What I miss still in languages like D, is the Hindley–Milner type inference,
algebraic data types and pattern matching.

--
Paulo
November 12, 2013
Luís Marques:

>     https://yinwang0.wordpress.com/2013/11/09/oop-fp/


From the article:

> but you can also write pure functions in C, for example:
> 
> int f(int x) {
>     int y = 0;
>     int z = 0;
>     y = 2 * x;
>     z = y + 1;
>     return z / 3;
> }
> 
> You can do the same with assembly language too. Pure functions
> don’t just belong to purely functional languages.

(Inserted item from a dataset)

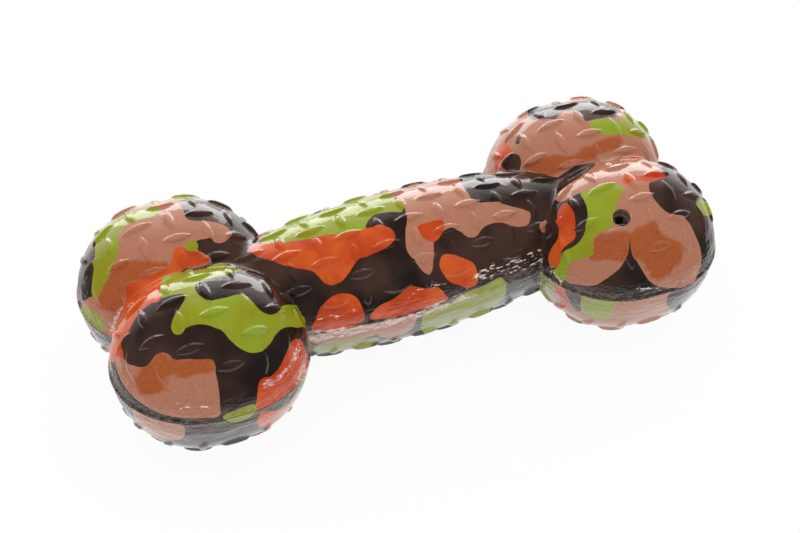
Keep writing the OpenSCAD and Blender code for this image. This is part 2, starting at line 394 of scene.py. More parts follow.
def refine(mesh, treads, reach):
    """Halves the edges near the treads' sides, the bead and the air hole."""
    close = detail_distance(vertices_of(mesh), treads) < reach
    bm = bmesh.new()
    bm.from_mesh(mesh)
    edges = [e for e in bm.edges if close[e.verts[0].index] or close[e.verts[1].index]]
    bmesh.ops.subdivide_edges(bm, edges=edges, cuts=1, use_grid_fill=True)
    bm.to_mesh(mesh)
    bm.free()
    points = vertices_of(mesh)
    tiny = 1e-6
    rim = np.abs(points[:, 2]) < tiny
    points = onto_rubber(points)
    points[rim, 2] = 0
    set_vertices(mesh, points)


def half_mesh(treads):
    """The bare upper half, with a fine mesh where treads, bead and air hole will be."""
    points, quads = level_net(GRID_STEP)
    points = relaxed(points, quads)
    mesh = bpy.data.meshes.new("half")
    mesh.from_pydata(points.tolist(), [], quads.tolist())
    refine(mesh, treads, TREAD_REFINE)
    refine(mesh, [], BEAD_REFINE)
    return mesh


# Print

# One signed distance in millimetres for each colour, positive where the colour shows. The tones lie over
# the colours and don't hide them: rust warms the brown, and pale and flecks are where painted highlight
# streaks and small painted glints lie. No distance is measured beyond the reach
COLOURS = ("green", "orange", "brown", "charcoal")
TONES = ("rust", "pale", "flecks")
PRINT_REACH = 3.0

# Lengths in millimetres of a degree of a print's outline, and pieces of its curve between two corners
MM_PER_LOBE_DEGREE = math.radians(1) * LOBE_RADIUS
MM_PER_SHAFT_DEGREE = math.radians(1) * SHAFT_RADIUS
CURVE_CUTS = 6

# Scattered print: sizes of its patches in millimetres, how much of each colour shows, where its random
# numbers start, and its waves, with the range of their lengths
PATCH_SIZE = 24
RUST_SIZE = 15
FLECK_SIZE = 20
FLECK_DROP = 2
PATCH_CONTRAST = 2.6
PATCH_LIFTS = {"green": -0.1, "orange": -0.15, "brown": 0.25, "charcoal": 0.3}
UPPER_SEED = 11
LOWER_SEED = 47
WAVES = 28
WAVE_RANGE = (0.8, 1.9)


def rounded(corners):
    """A closed smooth curve through these corners."""
    b = np.array(corners, float)
    a, c, d = np.roll(b, 1, 0), np.roll(b, -1, 0), np.roll(b, -2, 0)
    t = (np.arange(CURVE_CUTS) / CURVE_CUTS)[:, None, None]
    curve = 2 * b + (c - a) * t + (2 * a - 5 * b + 4 * c - d) * t**2 + (3 * b - a - 3 * c + d) * t**3
    return (curve / 2).transpose(1, 0, 2).reshape(-1, 2)


def inside_curve(p, curve):
    """How far flat points lie inside a closed curve, negative outside."""
    depth = np.full(len(p), -PRINT_REACH)
    low, high = curve.min(0) - PRINT_REACH, curve.max(0) + PRINT_REACH
    here = np.flatnonzero(((p > low) & (p < high)).all(1))
    q = p[here]
    nearest = np.full(len(q), PRINT_REACH**2)
    crossings = np.zeros(len(q), bool)
    for start, end in zip(curve, np.roll(curve, -1, 0)):
        way = end - start
        share = np.clip((q - start) @ way / max(way @ way, LEAST), 0, 1)
        nearest = np.minimum(nearest, ((q - start - share[:, None] * way) ** 2).sum(1))
        if start[1] != end[1]:
            between = (start[1] > q[:, 1]) != (end[1] > q[:, 1])
            crossings ^= between & (q[:, 0] < start[0] + (q[:, 1] - start[1]) / way[1] * way[0])
    depth[here] = np.sqrt(nearest) * np.where(crossings, 1, -1)
    return depth


def paint(fields, colour, where, depth):
    """Lays a patch of one colour over the print."""
    if colour in TONES:
        fields[colour][where] = np.maximum(fields[colour][where], depth)
        return
    for name in COLOURS:
        old = fields[name][where]
        fields[name][where] = np.maximum(old, depth) if name == colour else np.minimum(old, -depth)


def waves(p, seed, length):
    """A smooth random field about 0, with forms of about this length."""
    rng = np.random.default_rng(seed)
    total = np.zeros(len(p))
    for _ in range(WAVES):
        way = unit(rng.normal(size=3)) * 2 * math.pi / (length * rng.uniform(*WAVE_RANGE))
        total += np.cos(p @ way + rng.uniform(0, 2 * math.pi))
    return total / math.sqrt(WAVES / 2)


def within_reach(depth):
    return np.clip(depth, -PRINT_REACH, PRINT_REACH)


def scattered_print(p, seed):
    """The print of the sides that have no outlines: patches of each colour from random fields."""
    fields = {name: waves(p, seed + i, PATCH_SIZE) for i, name in enumerate(COLOURS)}
    raw = np.stack([PATCH_CONTRAST * (fields[name] + PATCH_LIFTS[name]) for name in COLOURS], 1)
    best = np.sort(raw, 1)
    for i, name in enumerate(COLOURS):
        others = np.where(raw[:, i] == best[:, -1], best[:, -2], best[:, -1])
        fields[name] = within_reach(raw[:, i] - others)
    rust = waves(p, seed + len(COLOURS), RUST_SIZE)
    # The flecks here are scattered painted glints
    flecks = waves(p, seed + len(COLOURS) + 1, FLECK_SIZE)
    fields["rust"] = within_reach(PATCH_CONTRAST * rust - PRINT_REACH / 2)
    fields["pale"] = np.full(len(p), -PRINT_REACH)
    fields["flecks"] = within_reach(PATCH_CONTRAST * flecks - FLECK_DROP)
    return fields


# Direction, as turn and tilt in degrees, on which the outlines of each lobe's print are centred. An
# outline's numbers are degrees to the right of it and above it. On the shaft they are millimetres along the
# bone and degrees up from the front
PRINT_CENTRES = {(-1, -1): (255, 45), (-1, 1): (256.2, 42.6), (1, -1): (237.6, 41.2), (1, 1): (239.8, 39.4)}


def lobe_chart(p, sx, sy):
    """Flat places, in degrees, of a lobe's points about the centre of its print."""
    turn, tilt = PRINT_CENTRES[sx, sy]
    half_sizes = LOBE_RADIUS + np.array([LOBE_REACH / 2, 0, 0])
    ball = unit((p - np.array([sx * LOBE_X, sy * LOBE_Y, 0])) / half_sizes)
    facing, right = towards(turn, tilt), towards(turn + 90, 0)
    up = np.cross(facing, right)
    apart = np.arccos(np.clip(ball @ facing, -1, 1))
    flat = np.stack([ball @ right, ball @ up], 1)
    return np.degrees(apart)[:, None] * flat / np.maximum(np.linalg.norm(flat, axis=1), LEAST)[:, None]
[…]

You can write
> pure functions in any language, but the important thing is, you
> should be allowed to use side-effects too.

Do you want to inform that author about the purity in D? :-)

Bye,
bearophile
November 12, 2013
On Tuesday, 12 November 2013 at 11:39:23 UTC, Luís Marques wrote:
> Also, in the spirit of non-technical discussion, pro-D stuff, see slide 26: http://www.slideshare.net/jpetazzo/docker-and-go-why-did-we-decide-to-write-docker-in-go

Yes, Go has a big PR rolling machine on the web.

Given its spartan set of features and religious decisions, I doubt anyone would care, if it wasn't being developed at Google.

On the other hand, more people using strong typed languages with GC support as C and C++ replacement, is always positive.

Hopefully D will also have a piece of the pie.

--
Paulo
November 12, 2013
Paulo Pinto:

> What I miss still in languages like D, is the Hindley–Milner type inference, algebraic data types and pattern matching.

Global type inference is too much complex in D, because of Turing-complete templates, OOP, very weak interfaces between modules in presence of separate compilation, etc, so it can't be done or it will become too much hard/complex/slow to do, so it's better to forget about it. Also, even in Haskell it's a good practice to write down the type signature of all global functions.

The algebraic data types are handy, and Algebraic should improve (and if needed some feature should be added to D to make Algebraic better!).

Regarding pattern matching, it introduces a significant complexity, but a limited form of it could be a good idea for D, with improvements in the switch and introducing an optional standard method unapply for structs and classes:
https://d.puremagic.com/issues/show_bug.cgi?id=596

Bye,
bearophile
November 12, 2013
On 11/12/2013 04:20 AM, bearophile wrote:

> Do you want to inform that author about the purity in D? :-)

The author claims to have done programming language research. So, I guess he knows about D. (Come to think of it, people who created the Go language supposedly had such research as well but they did not (!) know about D. ;) )

I am surprised that the Reddit thread has not mentioned D yet:


http://www.reddit.com/r/programming/comments/1qg5x8/whats_wrong_with_oop_and_fp/

Ali

November 12, 2013
Ali Çehreli:

> The author claims to have done programming language research. So, I guess he knows about D.

From what I am seeing in the last years in the good Lambda the Ultimate Blog, most people doing programming language research know everything about monads and zippers, but ignore D :-)

Bye,
bearophile
November 12, 2013
On Tuesday, 12 November 2013 at 15:27:36 UTC, bearophile wrote:
> Ali Çehreli:
>
>> The author claims to have done programming language research. So, I guess he knows about D.
>
> From what I am seeing in the last years in the good Lambda the Ultimate Blog, most people doing programming language research know everything about monads and zippers, but ignore D :-)
>
> Bye,
> bearophile

Sometimes I have feeling language researchers live in some strange imaginary world and never actually check how their ideas work in production code.